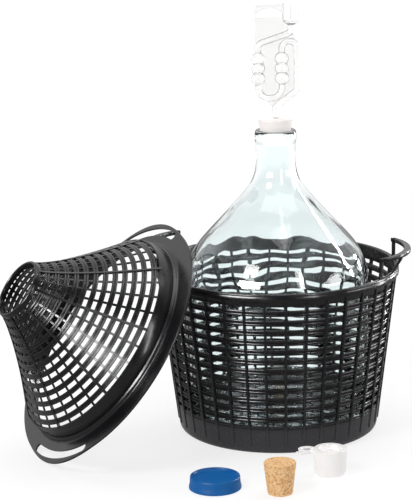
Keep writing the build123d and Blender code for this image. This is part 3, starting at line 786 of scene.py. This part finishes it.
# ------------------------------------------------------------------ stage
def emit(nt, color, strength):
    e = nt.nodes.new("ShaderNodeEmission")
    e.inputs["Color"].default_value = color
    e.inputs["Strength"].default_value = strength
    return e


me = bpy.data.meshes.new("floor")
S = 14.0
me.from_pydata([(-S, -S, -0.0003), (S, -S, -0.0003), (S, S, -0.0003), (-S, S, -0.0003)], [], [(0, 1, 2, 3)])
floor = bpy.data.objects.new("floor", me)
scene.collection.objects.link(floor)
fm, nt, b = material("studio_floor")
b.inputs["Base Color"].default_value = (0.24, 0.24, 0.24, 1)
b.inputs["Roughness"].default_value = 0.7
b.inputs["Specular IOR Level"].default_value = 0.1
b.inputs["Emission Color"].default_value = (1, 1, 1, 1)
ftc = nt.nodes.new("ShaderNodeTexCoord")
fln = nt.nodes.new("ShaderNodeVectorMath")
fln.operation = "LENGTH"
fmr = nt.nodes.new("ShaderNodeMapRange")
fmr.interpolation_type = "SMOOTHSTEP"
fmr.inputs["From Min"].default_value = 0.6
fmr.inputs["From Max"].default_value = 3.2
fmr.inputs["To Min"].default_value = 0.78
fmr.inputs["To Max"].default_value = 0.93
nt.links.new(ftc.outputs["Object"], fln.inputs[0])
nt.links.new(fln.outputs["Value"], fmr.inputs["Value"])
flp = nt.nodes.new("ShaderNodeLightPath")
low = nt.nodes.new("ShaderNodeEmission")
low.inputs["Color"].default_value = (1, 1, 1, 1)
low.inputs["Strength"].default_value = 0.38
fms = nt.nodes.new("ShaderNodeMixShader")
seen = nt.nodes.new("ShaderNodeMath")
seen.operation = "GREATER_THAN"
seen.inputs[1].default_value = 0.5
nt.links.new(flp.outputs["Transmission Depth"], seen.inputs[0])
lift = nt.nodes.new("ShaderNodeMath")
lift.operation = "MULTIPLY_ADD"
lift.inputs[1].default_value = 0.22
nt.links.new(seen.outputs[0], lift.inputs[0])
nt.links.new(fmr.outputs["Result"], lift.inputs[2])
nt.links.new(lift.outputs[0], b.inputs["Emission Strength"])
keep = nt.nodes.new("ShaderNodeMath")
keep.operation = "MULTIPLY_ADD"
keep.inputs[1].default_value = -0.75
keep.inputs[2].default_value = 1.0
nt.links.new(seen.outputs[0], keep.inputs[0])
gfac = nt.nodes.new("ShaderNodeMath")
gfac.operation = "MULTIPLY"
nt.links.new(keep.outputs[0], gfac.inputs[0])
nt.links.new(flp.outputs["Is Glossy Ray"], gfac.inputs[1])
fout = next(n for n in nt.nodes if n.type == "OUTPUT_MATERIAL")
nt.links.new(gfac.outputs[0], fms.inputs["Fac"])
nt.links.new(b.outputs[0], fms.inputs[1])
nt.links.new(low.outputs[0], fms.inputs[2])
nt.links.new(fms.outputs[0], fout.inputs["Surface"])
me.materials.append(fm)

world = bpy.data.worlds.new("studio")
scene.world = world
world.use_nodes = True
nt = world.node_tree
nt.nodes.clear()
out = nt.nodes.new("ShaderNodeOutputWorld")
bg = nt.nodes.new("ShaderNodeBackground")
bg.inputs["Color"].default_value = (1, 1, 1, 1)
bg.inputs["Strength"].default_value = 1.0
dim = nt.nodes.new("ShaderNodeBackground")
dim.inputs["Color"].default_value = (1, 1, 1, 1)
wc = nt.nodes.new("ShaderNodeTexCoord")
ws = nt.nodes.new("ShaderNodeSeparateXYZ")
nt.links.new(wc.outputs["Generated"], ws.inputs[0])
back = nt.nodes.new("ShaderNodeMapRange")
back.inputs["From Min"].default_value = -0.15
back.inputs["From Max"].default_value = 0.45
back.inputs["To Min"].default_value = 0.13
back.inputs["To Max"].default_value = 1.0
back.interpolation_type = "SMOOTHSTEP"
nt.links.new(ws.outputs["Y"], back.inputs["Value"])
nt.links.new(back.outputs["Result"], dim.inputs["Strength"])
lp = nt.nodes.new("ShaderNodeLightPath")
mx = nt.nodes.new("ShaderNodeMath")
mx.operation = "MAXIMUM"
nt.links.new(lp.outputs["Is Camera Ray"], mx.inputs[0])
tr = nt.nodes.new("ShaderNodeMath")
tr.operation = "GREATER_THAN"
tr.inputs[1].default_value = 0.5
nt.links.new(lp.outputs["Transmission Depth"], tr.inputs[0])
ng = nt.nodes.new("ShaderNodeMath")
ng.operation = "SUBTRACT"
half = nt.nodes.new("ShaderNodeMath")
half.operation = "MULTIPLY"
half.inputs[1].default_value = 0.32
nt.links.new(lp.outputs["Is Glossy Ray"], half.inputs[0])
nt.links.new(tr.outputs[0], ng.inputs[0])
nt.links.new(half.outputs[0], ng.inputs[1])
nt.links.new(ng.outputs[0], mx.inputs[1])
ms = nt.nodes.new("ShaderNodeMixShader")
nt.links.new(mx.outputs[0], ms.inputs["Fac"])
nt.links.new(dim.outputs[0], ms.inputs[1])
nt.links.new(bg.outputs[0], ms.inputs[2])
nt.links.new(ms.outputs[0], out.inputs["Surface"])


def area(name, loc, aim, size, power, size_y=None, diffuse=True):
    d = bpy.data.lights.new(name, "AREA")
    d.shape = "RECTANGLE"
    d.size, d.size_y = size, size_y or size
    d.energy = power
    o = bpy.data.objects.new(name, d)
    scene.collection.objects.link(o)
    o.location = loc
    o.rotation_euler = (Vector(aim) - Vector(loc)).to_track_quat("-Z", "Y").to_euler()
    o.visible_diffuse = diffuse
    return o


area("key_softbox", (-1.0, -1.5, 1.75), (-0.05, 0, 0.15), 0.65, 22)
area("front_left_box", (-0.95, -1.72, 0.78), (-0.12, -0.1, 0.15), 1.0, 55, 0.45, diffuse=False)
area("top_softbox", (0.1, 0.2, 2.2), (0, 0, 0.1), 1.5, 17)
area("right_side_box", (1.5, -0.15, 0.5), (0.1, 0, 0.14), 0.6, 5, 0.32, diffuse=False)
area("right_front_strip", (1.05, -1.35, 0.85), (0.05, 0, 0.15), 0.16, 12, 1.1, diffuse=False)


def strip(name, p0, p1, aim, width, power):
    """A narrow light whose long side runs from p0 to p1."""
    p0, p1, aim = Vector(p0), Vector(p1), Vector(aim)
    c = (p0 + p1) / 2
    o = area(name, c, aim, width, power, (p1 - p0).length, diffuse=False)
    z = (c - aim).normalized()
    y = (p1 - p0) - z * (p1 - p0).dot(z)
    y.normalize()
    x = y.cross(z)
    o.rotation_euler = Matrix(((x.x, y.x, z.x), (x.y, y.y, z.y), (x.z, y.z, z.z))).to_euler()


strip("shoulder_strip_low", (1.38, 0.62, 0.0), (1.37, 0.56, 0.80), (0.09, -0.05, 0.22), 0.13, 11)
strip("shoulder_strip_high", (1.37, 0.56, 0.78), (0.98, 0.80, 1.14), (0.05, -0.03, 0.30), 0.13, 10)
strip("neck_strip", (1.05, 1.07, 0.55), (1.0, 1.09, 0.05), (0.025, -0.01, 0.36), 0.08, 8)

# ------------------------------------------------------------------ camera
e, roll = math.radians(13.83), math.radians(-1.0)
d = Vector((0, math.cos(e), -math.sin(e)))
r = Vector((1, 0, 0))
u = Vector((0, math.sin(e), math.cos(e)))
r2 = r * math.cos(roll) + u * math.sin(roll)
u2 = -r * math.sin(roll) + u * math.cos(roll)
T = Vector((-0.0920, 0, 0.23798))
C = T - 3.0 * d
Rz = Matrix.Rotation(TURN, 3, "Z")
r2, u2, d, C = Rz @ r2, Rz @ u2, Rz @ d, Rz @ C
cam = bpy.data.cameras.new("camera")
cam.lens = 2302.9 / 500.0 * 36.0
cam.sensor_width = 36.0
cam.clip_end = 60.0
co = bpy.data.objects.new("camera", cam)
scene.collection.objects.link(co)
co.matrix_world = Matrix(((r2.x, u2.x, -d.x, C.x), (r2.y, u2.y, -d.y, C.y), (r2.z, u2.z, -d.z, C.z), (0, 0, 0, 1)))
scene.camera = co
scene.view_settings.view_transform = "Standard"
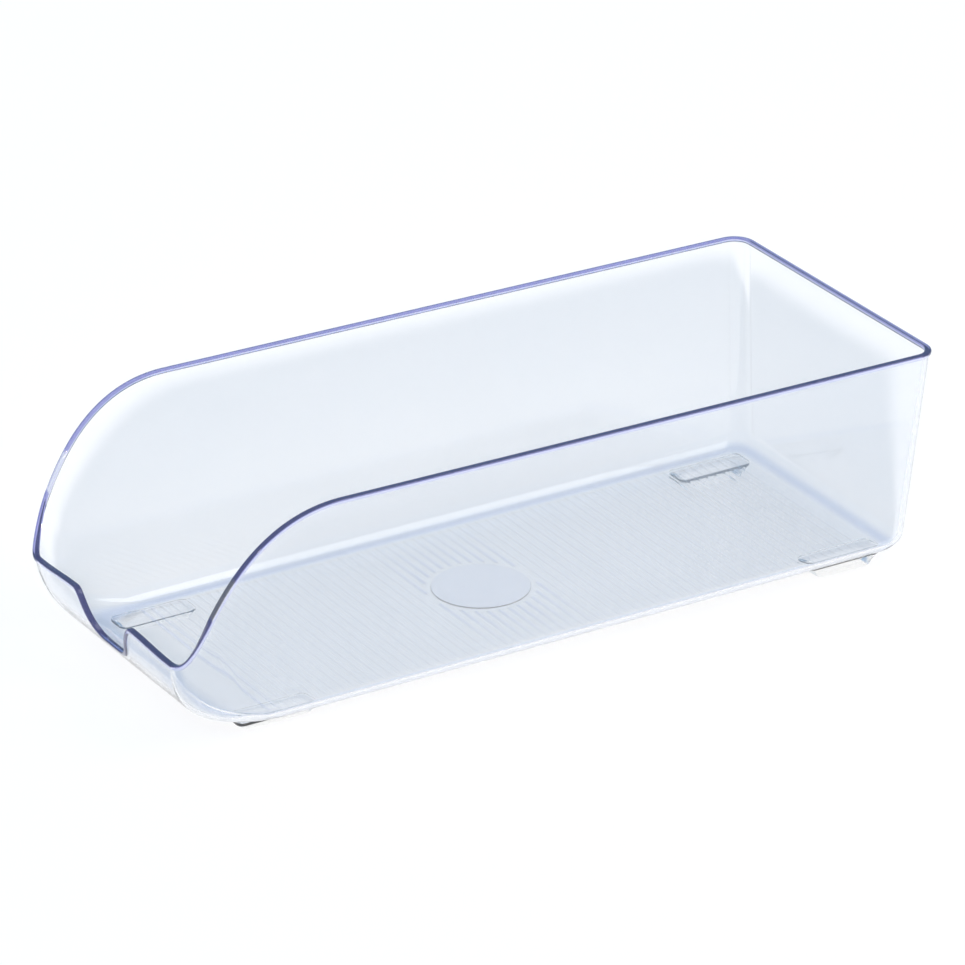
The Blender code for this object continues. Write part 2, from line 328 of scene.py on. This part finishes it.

* [Your task] Locate each line containing the string "This" and show it.

* [Complete output]
Keep writing the build123d and Blender code for this image. This is part 3, starting at line 786 of scene.py. This part finishes it.
The Blender code for this object continues. Write part 2, from line 328 of scene.py on. This part finishes it.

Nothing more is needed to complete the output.